→ **Short exercise**: Spot each line that carries the word "with"; copy those lines.

→ **Source excerpt**:
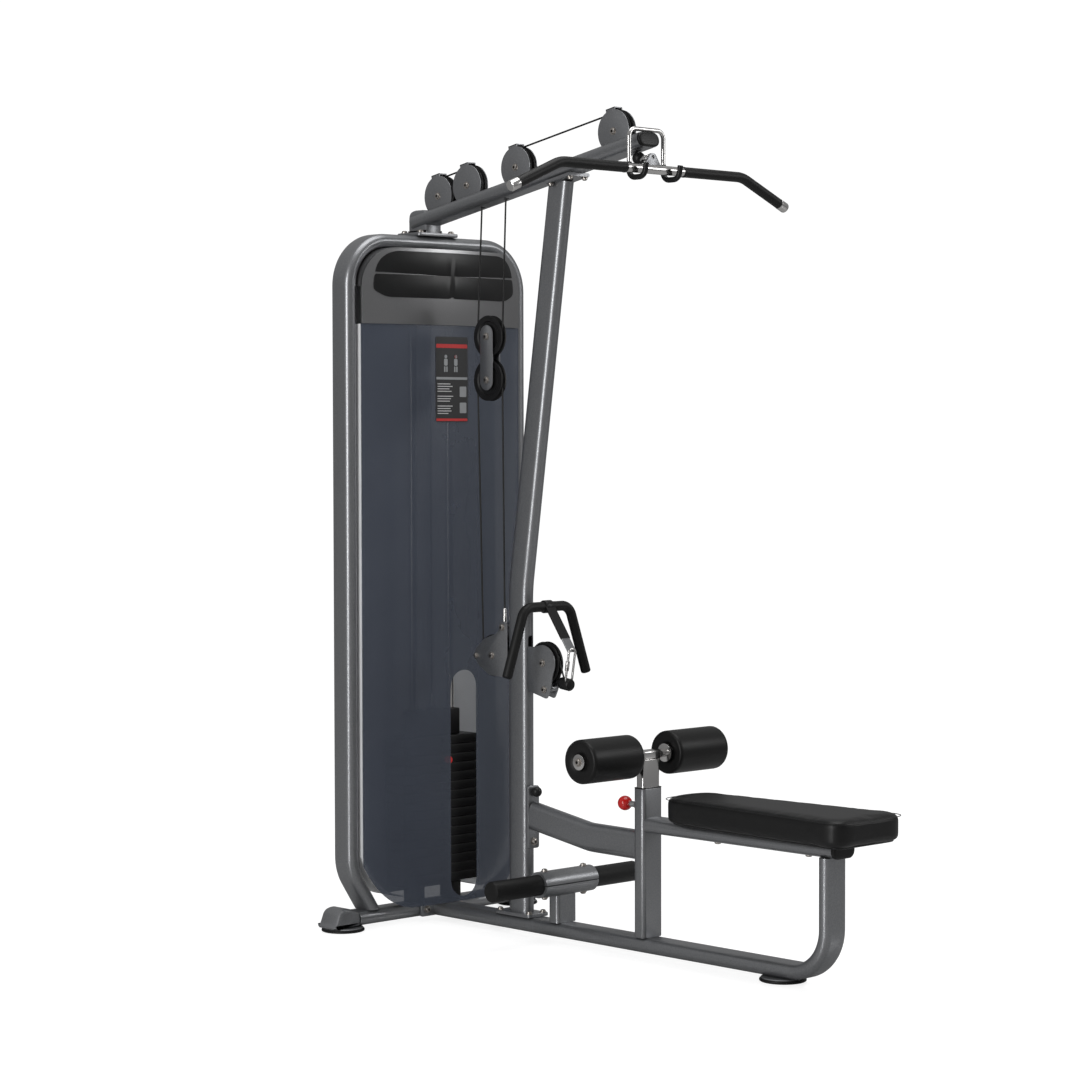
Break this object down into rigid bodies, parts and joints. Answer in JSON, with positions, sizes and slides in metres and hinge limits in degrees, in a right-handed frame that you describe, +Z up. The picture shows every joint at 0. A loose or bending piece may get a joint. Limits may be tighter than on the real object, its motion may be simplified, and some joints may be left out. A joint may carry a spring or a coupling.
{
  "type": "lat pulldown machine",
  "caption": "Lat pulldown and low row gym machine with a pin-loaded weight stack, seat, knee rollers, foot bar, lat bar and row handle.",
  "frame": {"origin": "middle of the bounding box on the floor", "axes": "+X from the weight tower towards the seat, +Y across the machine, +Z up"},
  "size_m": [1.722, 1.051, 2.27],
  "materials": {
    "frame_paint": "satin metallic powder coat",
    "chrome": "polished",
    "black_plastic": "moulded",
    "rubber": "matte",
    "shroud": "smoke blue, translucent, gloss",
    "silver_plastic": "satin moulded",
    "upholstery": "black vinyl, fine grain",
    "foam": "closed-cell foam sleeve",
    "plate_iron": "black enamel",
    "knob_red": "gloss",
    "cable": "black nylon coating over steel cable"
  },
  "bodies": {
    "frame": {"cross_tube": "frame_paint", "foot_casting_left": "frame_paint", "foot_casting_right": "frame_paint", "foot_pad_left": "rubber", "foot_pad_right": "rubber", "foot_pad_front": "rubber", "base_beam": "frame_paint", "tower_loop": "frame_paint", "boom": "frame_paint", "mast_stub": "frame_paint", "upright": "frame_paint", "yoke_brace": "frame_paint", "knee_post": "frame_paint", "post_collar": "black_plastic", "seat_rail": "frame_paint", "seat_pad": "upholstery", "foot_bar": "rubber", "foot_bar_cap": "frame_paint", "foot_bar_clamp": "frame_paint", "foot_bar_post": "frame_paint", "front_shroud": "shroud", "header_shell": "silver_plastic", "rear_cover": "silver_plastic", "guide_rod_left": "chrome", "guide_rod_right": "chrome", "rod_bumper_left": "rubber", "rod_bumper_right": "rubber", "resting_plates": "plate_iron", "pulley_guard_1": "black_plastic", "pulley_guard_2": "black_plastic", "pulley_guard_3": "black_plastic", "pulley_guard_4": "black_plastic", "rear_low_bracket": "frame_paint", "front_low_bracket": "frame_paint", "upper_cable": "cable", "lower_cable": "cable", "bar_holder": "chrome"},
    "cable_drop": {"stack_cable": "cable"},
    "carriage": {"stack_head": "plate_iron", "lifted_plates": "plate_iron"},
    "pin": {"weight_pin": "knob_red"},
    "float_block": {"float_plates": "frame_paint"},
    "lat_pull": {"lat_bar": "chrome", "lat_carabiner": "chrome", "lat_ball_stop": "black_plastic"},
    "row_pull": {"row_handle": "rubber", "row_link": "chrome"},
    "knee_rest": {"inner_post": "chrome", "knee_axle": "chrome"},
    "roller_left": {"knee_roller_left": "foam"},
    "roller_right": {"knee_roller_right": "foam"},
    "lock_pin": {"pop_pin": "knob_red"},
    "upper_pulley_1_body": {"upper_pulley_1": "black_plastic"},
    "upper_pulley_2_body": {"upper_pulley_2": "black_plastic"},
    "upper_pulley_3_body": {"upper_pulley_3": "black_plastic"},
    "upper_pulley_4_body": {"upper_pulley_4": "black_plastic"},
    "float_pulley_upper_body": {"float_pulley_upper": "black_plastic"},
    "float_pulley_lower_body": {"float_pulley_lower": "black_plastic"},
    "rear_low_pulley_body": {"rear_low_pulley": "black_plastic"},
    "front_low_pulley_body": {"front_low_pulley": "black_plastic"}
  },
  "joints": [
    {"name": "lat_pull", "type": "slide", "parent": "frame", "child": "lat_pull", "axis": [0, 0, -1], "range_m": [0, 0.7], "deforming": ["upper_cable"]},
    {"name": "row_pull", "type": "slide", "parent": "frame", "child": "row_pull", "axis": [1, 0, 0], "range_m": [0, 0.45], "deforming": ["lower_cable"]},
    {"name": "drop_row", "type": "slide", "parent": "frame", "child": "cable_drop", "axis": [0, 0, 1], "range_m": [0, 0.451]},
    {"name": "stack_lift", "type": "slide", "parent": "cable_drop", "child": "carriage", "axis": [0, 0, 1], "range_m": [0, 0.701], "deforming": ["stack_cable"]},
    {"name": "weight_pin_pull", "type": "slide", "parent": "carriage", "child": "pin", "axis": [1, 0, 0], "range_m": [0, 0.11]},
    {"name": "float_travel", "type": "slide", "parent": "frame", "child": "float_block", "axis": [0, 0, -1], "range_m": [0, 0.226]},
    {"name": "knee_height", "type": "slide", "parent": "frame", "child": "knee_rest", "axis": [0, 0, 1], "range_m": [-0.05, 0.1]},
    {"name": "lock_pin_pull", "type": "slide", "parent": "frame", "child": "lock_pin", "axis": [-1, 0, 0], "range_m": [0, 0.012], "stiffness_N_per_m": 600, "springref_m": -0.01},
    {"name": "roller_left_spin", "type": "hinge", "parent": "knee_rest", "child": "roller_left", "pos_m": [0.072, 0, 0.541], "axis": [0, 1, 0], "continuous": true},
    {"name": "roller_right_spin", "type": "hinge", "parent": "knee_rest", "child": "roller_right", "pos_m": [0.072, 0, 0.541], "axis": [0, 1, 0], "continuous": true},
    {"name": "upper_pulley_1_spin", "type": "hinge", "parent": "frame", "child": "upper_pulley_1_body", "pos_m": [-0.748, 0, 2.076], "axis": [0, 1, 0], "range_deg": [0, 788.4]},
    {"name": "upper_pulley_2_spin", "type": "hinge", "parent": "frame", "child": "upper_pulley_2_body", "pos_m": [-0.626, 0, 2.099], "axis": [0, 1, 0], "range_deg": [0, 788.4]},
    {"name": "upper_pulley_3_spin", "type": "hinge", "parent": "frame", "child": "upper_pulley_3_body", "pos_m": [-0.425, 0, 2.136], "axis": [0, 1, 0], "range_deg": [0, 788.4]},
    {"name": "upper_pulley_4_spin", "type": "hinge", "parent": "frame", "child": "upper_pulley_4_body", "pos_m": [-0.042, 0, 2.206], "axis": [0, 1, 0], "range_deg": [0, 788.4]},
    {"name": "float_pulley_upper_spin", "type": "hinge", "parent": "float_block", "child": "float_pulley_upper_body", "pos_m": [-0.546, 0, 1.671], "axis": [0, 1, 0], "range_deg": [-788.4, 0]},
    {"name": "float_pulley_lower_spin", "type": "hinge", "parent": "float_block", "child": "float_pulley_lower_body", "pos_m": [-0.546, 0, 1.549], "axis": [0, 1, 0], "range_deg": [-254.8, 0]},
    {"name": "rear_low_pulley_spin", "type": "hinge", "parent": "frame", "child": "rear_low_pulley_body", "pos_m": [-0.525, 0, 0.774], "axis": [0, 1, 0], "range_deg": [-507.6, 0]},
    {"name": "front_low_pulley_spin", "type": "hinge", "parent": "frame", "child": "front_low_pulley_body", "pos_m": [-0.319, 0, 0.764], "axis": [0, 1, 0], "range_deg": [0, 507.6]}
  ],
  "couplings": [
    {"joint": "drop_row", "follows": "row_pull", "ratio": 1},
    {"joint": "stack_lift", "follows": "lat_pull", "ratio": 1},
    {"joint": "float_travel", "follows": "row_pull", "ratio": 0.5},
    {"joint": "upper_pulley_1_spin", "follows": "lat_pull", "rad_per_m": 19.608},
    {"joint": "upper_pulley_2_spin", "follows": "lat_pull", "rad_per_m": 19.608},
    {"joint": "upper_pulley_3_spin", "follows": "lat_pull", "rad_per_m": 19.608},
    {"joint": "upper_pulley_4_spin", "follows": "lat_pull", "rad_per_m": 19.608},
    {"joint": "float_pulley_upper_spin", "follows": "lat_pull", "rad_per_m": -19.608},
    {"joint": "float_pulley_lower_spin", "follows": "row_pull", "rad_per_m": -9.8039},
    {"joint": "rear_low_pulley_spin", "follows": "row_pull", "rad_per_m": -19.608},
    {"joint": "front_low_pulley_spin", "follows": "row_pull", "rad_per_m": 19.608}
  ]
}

→ **Answer to this task**:
Break this object down into rigid bodies, parts and joints. Answer in JSON, with positions, sizes and slides in metres and hinge limits in degrees, in a right-handed frame that you describe, +Z up. The picture shows every joint at 0. A loose or bending piece may get a joint. Limits may be tighter than on the real object, its motion may be simplified, and some joints may be left out. A joint may carry a spring or a coupling.
  "caption": "Lat pulldown and low row gym machine with a pin-loaded weight stack, seat, knee rollers, foot bar, lat bar and row handle.",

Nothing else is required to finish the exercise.